In a message on social media, the official reiterated that his mission is to reach “more ordinary Cubans” and talk with them about their “aspirations” and “desires for a better Cuba,” adding that those who attack him “do not represent the Cuban people,” but the ruling Party.

Let us remember that since the first months of 2025, relations between the Cuban regime and Hammer have been marked by rising tension, and the Ministry of Foreign Affairs (MINREX) even officially summoned him to accuse him of inciting citizens to commit crimes and undermine the constitutional order.

They continue to fall back on that desperate narrative that dissent is dangerous and must be repressed, in order to deny the need for structural change that respects the rights and aspirations of the Cuban people.

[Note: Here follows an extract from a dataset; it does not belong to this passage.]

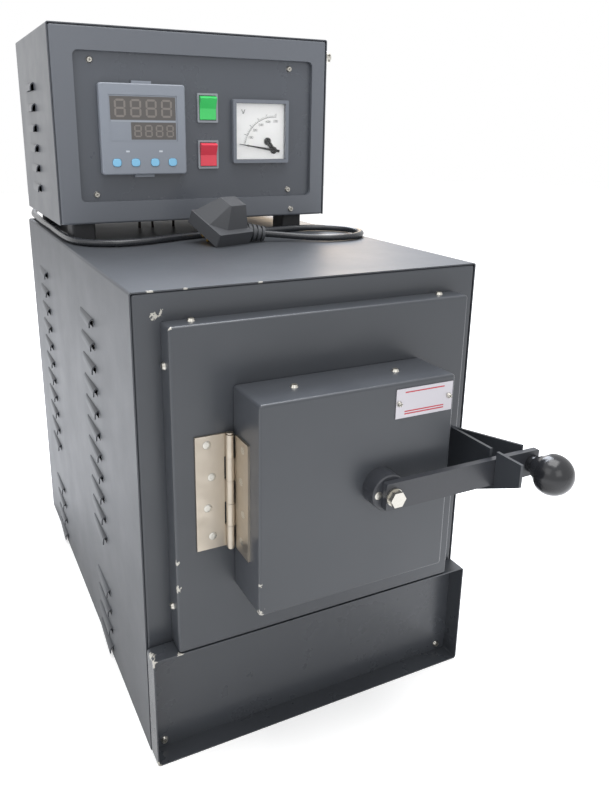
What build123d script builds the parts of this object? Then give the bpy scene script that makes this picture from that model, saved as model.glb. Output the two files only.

Meanwhile, on the streets things get worse every day, and prices keep climbing relentlessly—as if to prove that the tantrum against El Toque (for publishing the informal foreign currency rates) was nothing more than another pantomime, and that they have no resources to straighten out the currency market.

For years they tried to sell us the idea that the lights would never go out, that refrigerators would always be full—but reality has played a cruel joke on us, and now the only music in fashion is the silence of the refrigerator.

Only in dollar stores or in mipymes (private businesses) do you see those aisles stocked with dairy products and sugar—hard to believe the sugar industry was once our main economic sector.

Many people are cooking with charcoal, like in Cuban National Hero Jose Martí’s time—when, according to the recent reflection of a well-known regime apologist, he didn’t need electric light to be a genius. Clearly, life keeps surprising us.

With water and hope, you can make a fine gourmet dinner—of course you can.